Reproduce all the entries exactly.

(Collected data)
====

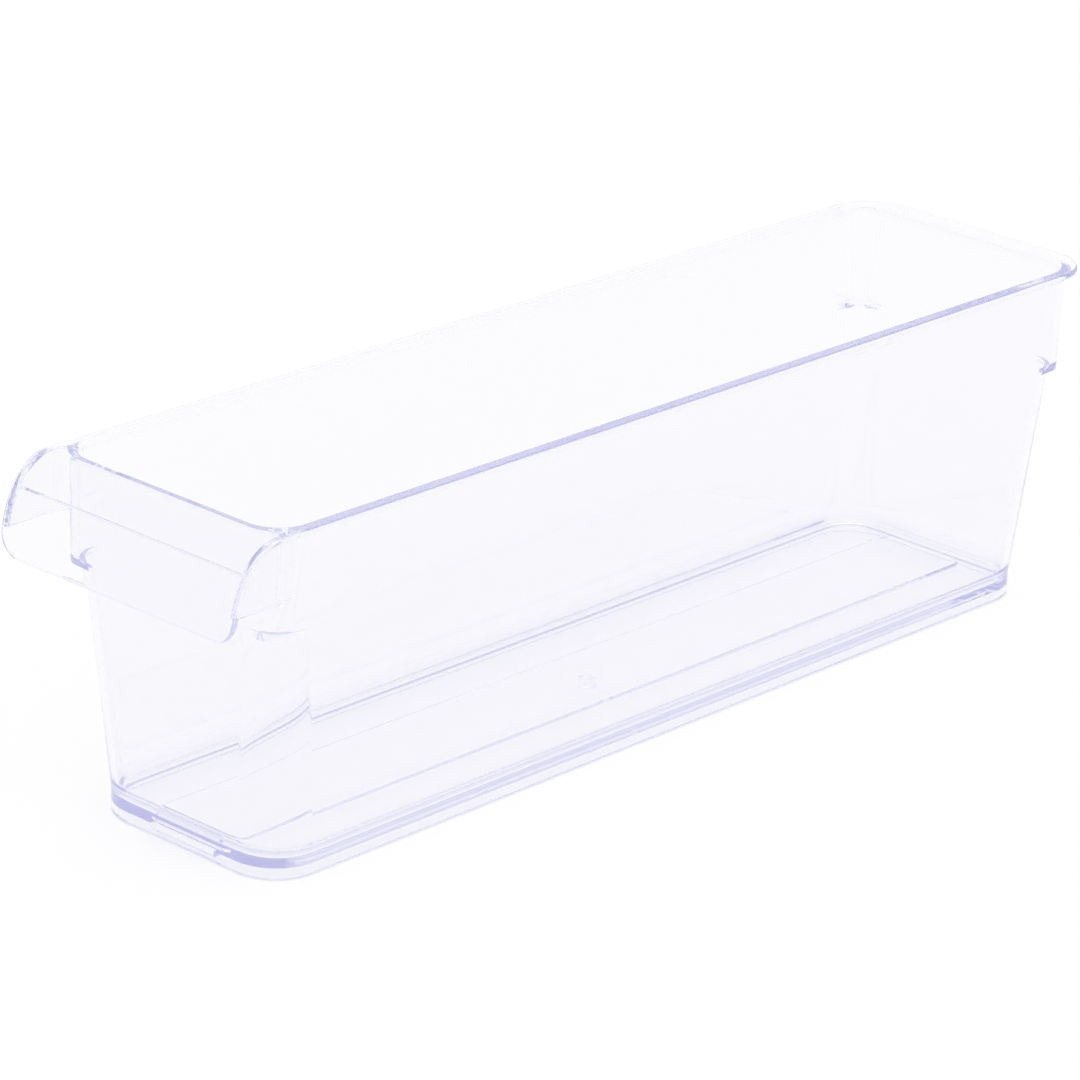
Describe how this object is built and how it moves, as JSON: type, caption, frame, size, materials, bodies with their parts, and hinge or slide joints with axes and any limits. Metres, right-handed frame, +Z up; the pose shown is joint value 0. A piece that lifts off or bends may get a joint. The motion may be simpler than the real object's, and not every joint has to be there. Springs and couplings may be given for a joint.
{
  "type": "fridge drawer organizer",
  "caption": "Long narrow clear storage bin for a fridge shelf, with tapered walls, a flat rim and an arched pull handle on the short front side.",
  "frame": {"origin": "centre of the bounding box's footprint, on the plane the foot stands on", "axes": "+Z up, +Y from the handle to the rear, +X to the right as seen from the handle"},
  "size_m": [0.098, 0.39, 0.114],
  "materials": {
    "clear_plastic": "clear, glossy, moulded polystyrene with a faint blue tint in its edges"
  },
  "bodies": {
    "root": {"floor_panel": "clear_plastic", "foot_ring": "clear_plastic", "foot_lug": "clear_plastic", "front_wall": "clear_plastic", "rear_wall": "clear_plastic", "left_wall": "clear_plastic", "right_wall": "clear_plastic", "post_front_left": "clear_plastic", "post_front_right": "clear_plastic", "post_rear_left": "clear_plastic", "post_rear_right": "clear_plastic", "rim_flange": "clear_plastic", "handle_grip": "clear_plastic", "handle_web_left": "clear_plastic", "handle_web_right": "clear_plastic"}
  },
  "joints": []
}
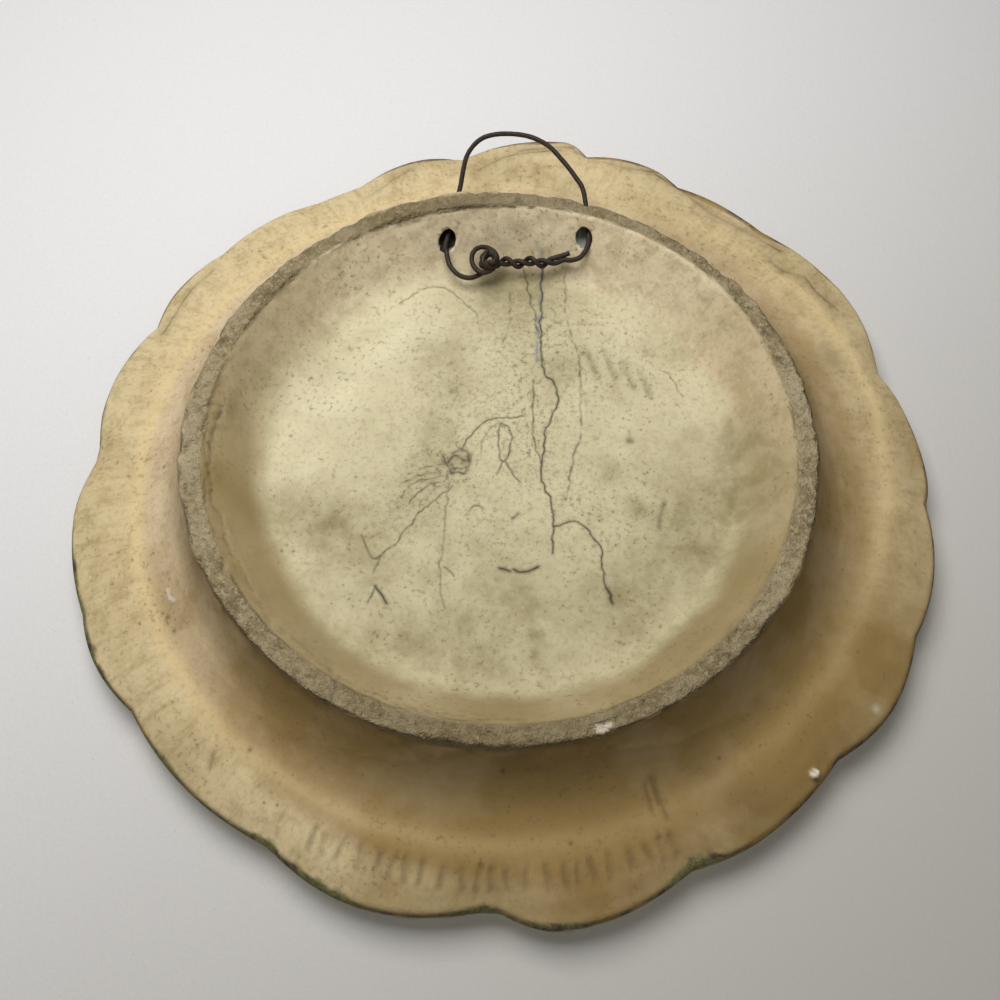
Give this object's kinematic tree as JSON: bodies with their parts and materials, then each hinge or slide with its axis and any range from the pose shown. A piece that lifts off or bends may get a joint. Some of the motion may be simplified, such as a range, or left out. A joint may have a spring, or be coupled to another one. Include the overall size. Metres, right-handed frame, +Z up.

====

▶ **Response**
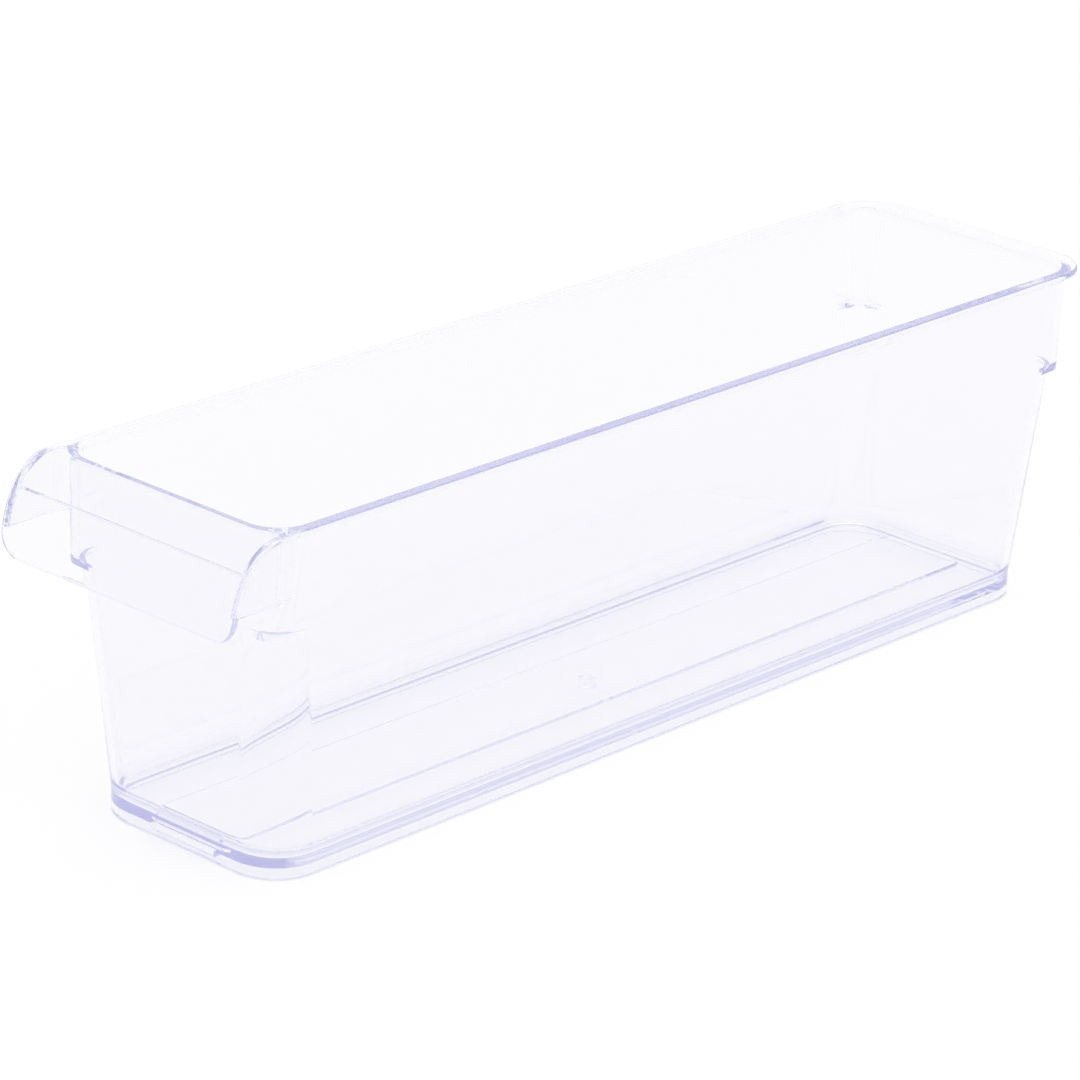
Describe how this object is built and how it moves, as JSON: type, caption, frame, size, materials, bodies with their parts, and hinge or slide joints with axes and any limits. Metres, right-handed frame, +Z up; the pose shown is joint value 0. A piece that lifts off or bends may get a joint. The motion may be simpler than the real object's, and not every joint has to be there. Springs and couplings may be given for a joint.
{
  "type": "fridge drawer organizer",
  "caption": "Long narrow clear storage bin for a fridge shelf, with tapered walls, a flat rim and an arched pull handle on the short front side.",
  "frame": {"origin": "centre of the bounding box's footprint, on the plane the foot stands on", "axes": "+Z up, +Y from the handle to the rear, +X to the right as seen from the handle"},
  "size_m": [0.098, 0.39, 0.114],
  "materials": {
    "clear_plastic": "clear, glossy, moulded polystyrene with a faint blue tint in its edges"
  },
  "bodies": {
    "root": {"floor_panel": "clear_plastic", "foot_ring": "clear_plastic", "foot_lug": "clear_plastic", "front_wall": "clear_plastic", "rear_wall": "clear_plastic", "left_wall": "clear_plastic", "right_wall": "clear_plastic", "post_front_left": "clear_plastic", "post_front_right": "clear_plastic", "post_rear_left": "clear_plastic", "post_rear_right": "clear_plastic", "rim_flange": "clear_plastic", "handle_grip": "clear_plastic", "handle_web_left": "clear_plastic", "handle_web_right": "clear_plastic"}
  },
  "joints": []
}
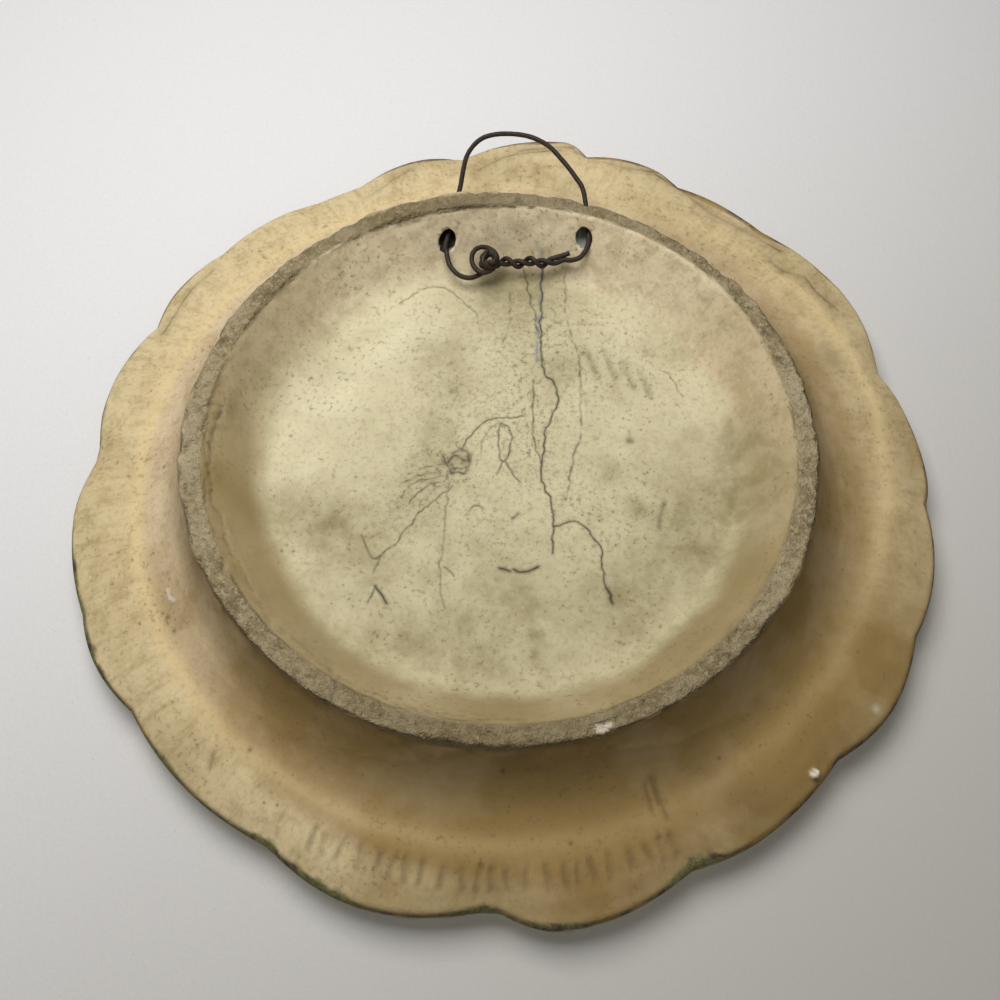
Give this object's kinematic tree as JSON: bodies with their parts and materials, then each hinge or slide with its axis and any range from the pose shown. A piece that lifts off or bends may get a joint. Some of the motion may be simplified, such as a range, or left out. A joint may have a spring, or be coupled to another one. Include the overall size. Metres, right-handed frame, +Z up.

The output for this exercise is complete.